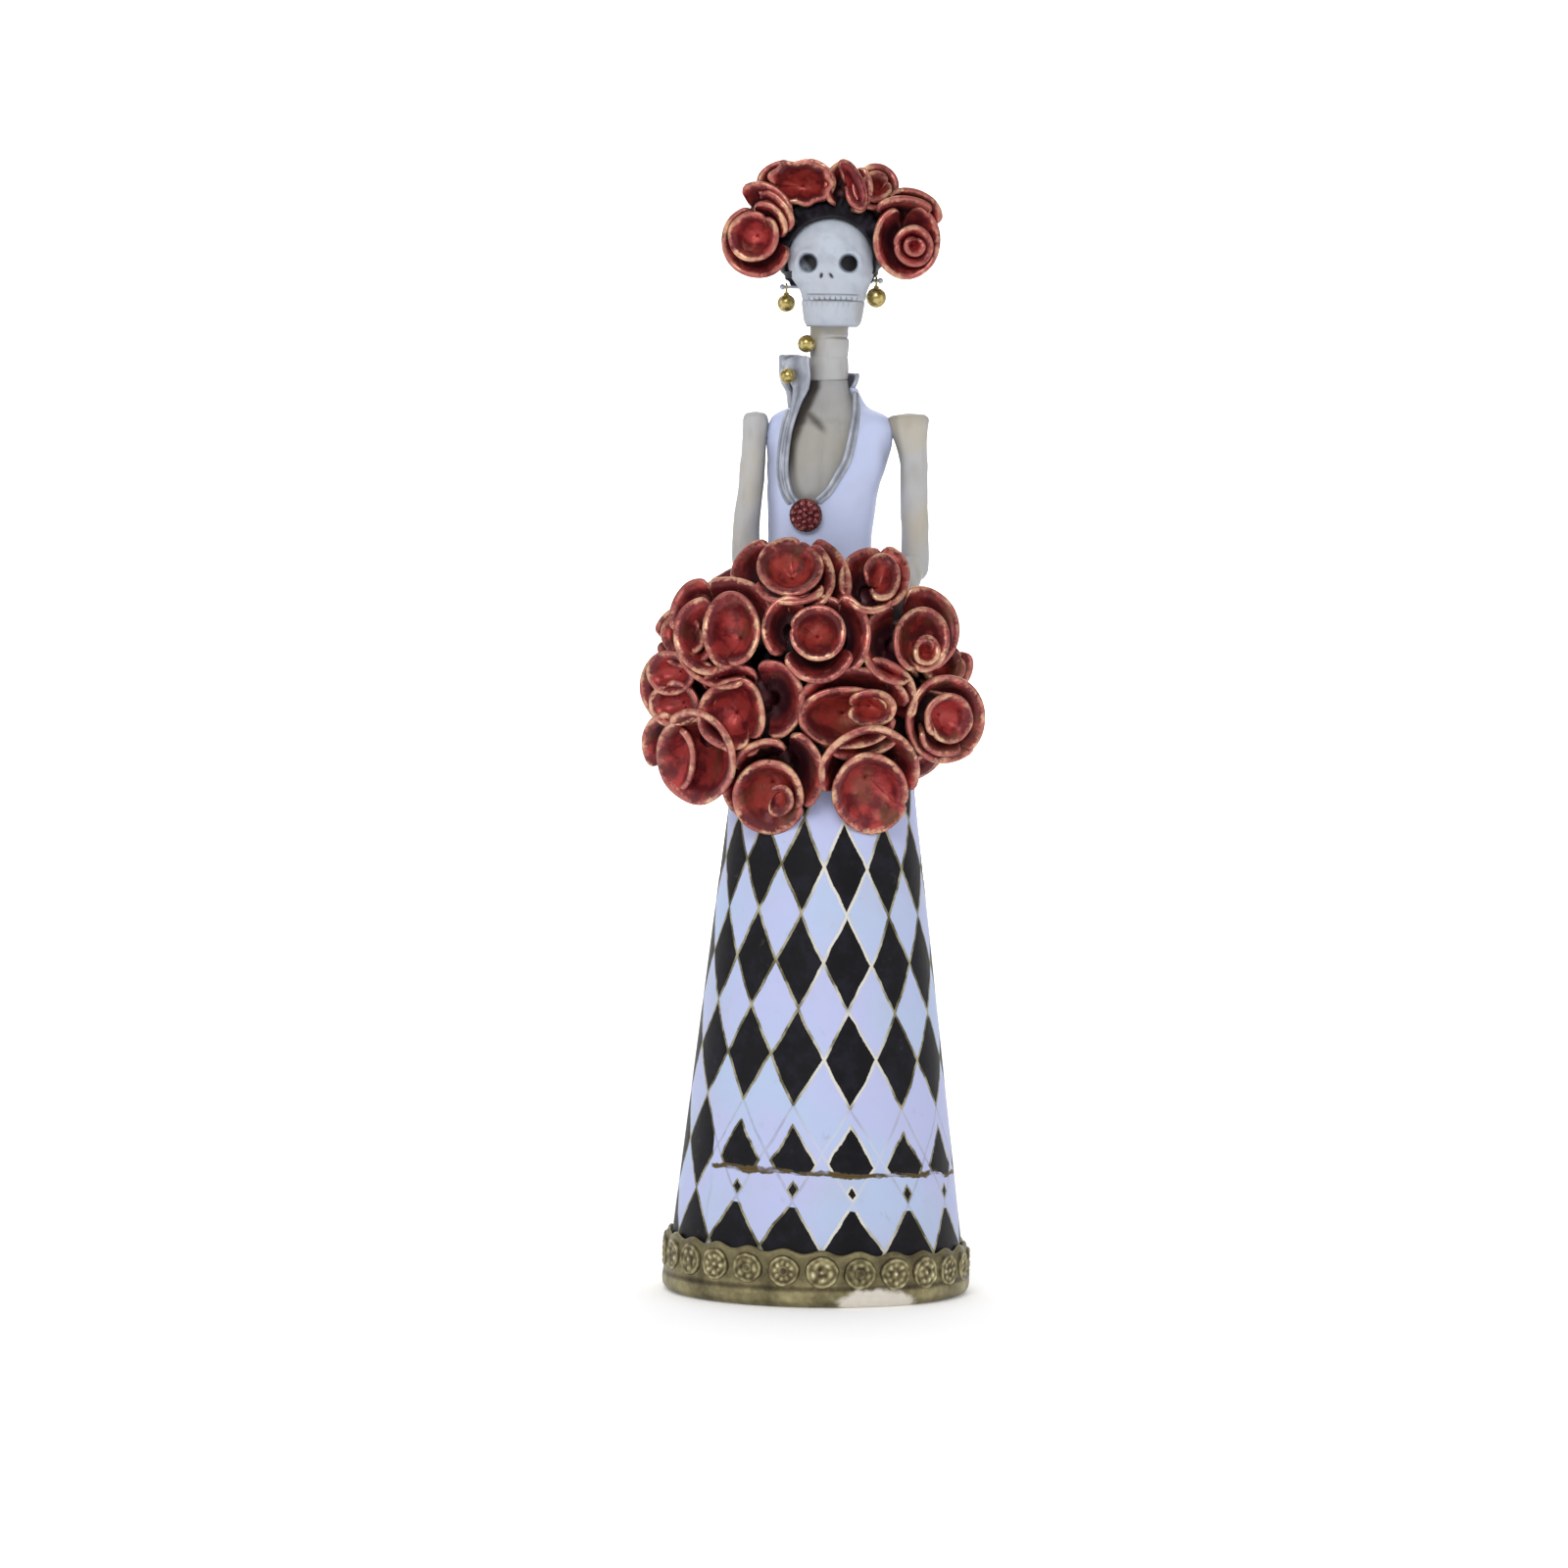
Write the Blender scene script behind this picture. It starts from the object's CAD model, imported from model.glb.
"""Looks of the papier-mache catrina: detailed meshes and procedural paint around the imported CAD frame."""
import bpy
import bmesh
import math
import numpy as np
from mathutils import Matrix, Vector, noise


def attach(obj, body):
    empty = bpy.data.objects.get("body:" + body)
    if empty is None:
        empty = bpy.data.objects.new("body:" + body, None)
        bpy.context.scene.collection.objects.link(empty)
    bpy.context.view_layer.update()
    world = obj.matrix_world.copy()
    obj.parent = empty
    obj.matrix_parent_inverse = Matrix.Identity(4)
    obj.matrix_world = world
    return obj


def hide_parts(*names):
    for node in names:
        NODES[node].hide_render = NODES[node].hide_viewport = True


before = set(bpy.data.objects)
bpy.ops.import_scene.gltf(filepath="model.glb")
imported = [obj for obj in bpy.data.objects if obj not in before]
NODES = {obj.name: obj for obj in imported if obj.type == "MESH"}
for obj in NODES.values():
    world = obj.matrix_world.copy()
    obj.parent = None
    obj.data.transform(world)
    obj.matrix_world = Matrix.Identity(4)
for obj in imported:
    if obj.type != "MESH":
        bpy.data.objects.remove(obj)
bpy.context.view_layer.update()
MM = 0.001
scene = bpy.context.scene
rng = np.random.RandomState(7)


# ------------------------------------------------------------------ helpers
def smooth(t):
    t = min(1.0, max(0.0, t))
    return t * t * (3 - 2 * t)


def bump(d, w):
    """1 at d = 0, fading to 0 at |d| = w."""
    return smooth(1 - abs(d) / w) if abs(d) < w else 0.0


def nz(x, y, z, s, seed=0.0):
    """Smooth noise, about -1..1, with features of s millimetres."""
    return noise.noise(Vector((x / s + seed, y / s - seed * 0.7, z / s + seed * 1.3)))


def catmull(pts, n):
    """n points on a smooth curve through pts (tuples of any length), evenly spaced."""
    p = np.array(pts, float)
    p = np.vstack([2 * p[0] - p[1], p, 2 * p[-1] - p[-2]])
    out = []
    for i in range(1, len(p) - 2):
        for t in np.linspace(0, 1, 24, endpoint=False):
            a, b, c, d = p[i - 1], p[i], p[i + 1], p[i + 2]
            out.append(0.5 * ((2 * b) + (c - a) * t + (2 * a - 5 * b + 4 * c - d) * t * t + (-a + 3 * b - 3 * c + d) * t ** 3))
    out.append(p[-2])
    out = np.array(out)
    seg = np.r_[0, np.cumsum(np.linalg.norm(np.diff(out, axis=0), axis=1))]
    want = np.linspace(0, seg[-1], n)
    return np.stack([np.interp(want, seg, out[:, k]) for k in range(out.shape[1])], axis=1)


def table_fn(rows):
    """A smooth interpolating function of the first column."""
    a = np.array(rows, float)

    def f(x):
        x = min(max(x, a[0, 0]), a[-1, 0])
        i = min(int(np.searchsorted(a[:, 0], x, side="right")) - 1, len(a) - 2)
        h = a[i + 1, 0] - a[i, 0]
        t = (x - a[i, 0]) / h

        def slope(k):
            if k <= 0 or k >= len(a) - 1:
                j = min(max(k, 0), len(a) - 1)
                j0, j1 = (0, 1) if j == 0 else (len(a) - 2, len(a) - 1)
                return (a[j1, 1:] - a[j0, 1:]) / (a[j1, 0] - a[j0, 0])
            return (a[k + 1, 1:] - a[k - 1, 1:]) / (a[k + 1, 0] - a[k - 1, 0])
        m0, m1 = slope(i) * h, slope(i + 1) * h
        return ((2 * t ** 3 - 3 * t * t + 1) * a[i, 1:] + (t ** 3 - 2 * t * t + t) * m0
                + (-2 * t ** 3 + 3 * t * t) * a[i + 1, 1:] + (t ** 3 - t * t) * m1)
    return f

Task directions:
Quote only the stretch of lines that starts the data above and ends with the line containing "return t * t * (3 - 2 * t)", both included.

Result below:
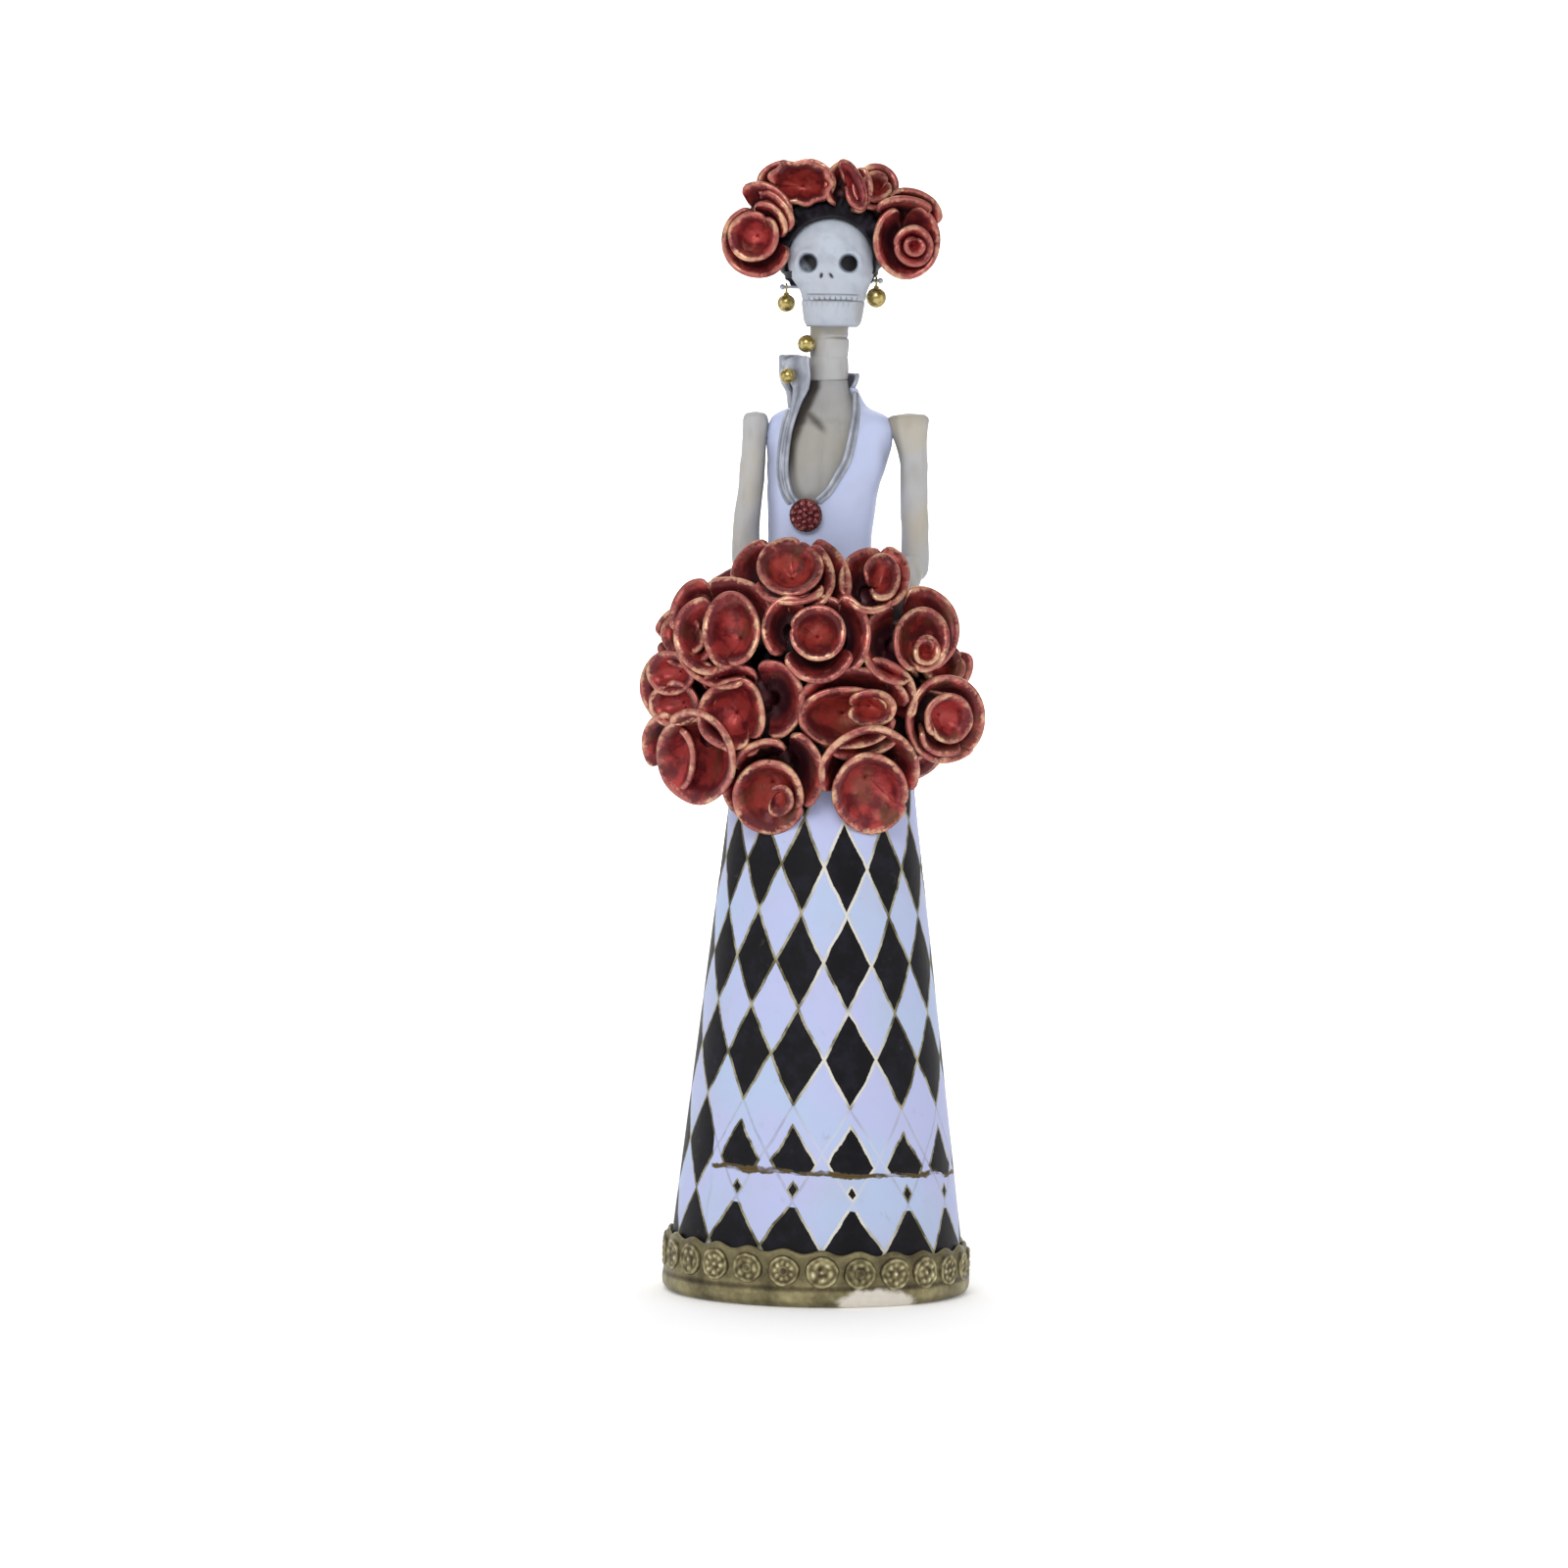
Write the Blender scene script behind this picture. It starts from the object's CAD model, imported from model.glb.
"""Looks of the papier-mache catrina: detailed meshes and procedural paint around the imported CAD frame."""
import bpy
import bmesh
import math
import numpy as np
from mathutils import Matrix, Vector, noise


def attach(obj, body):
    empty = bpy.data.objects.get("body:" + body)
    if empty is None:
        empty = bpy.data.objects.new("body:" + body, None)
        bpy.context.scene.collection.objects.link(empty)
    bpy.context.view_layer.update()
    world = obj.matrix_world.copy()
    obj.parent = empty
    obj.matrix_parent_inverse = Matrix.Identity(4)
    obj.matrix_world = world
    return obj


def hide_parts(*names):
    for node in names:
        NODES[node].hide_render = NODES[node].hide_viewport = True


before = set(bpy.data.objects)
bpy.ops.import_scene.gltf(filepath="model.glb")
imported = [obj for obj in bpy.data.objects if obj not in before]
NODES = {obj.name: obj for obj in imported if obj.type == "MESH"}
for obj in NODES.values():
    world = obj.matrix_world.copy()
    obj.parent = None
    obj.data.transform(world)
    obj.matrix_world = Matrix.Identity(4)
for obj in imported:
    if obj.type != "MESH":
        bpy.data.objects.remove(obj)
bpy.context.view_layer.update()
MM = 0.001
scene = bpy.context.scene
rng = np.random.RandomState(7)


# ------------------------------------------------------------------ helpers
def smooth(t):
    t = min(1.0, max(0.0, t))
    return t * t * (3 - 2 * t)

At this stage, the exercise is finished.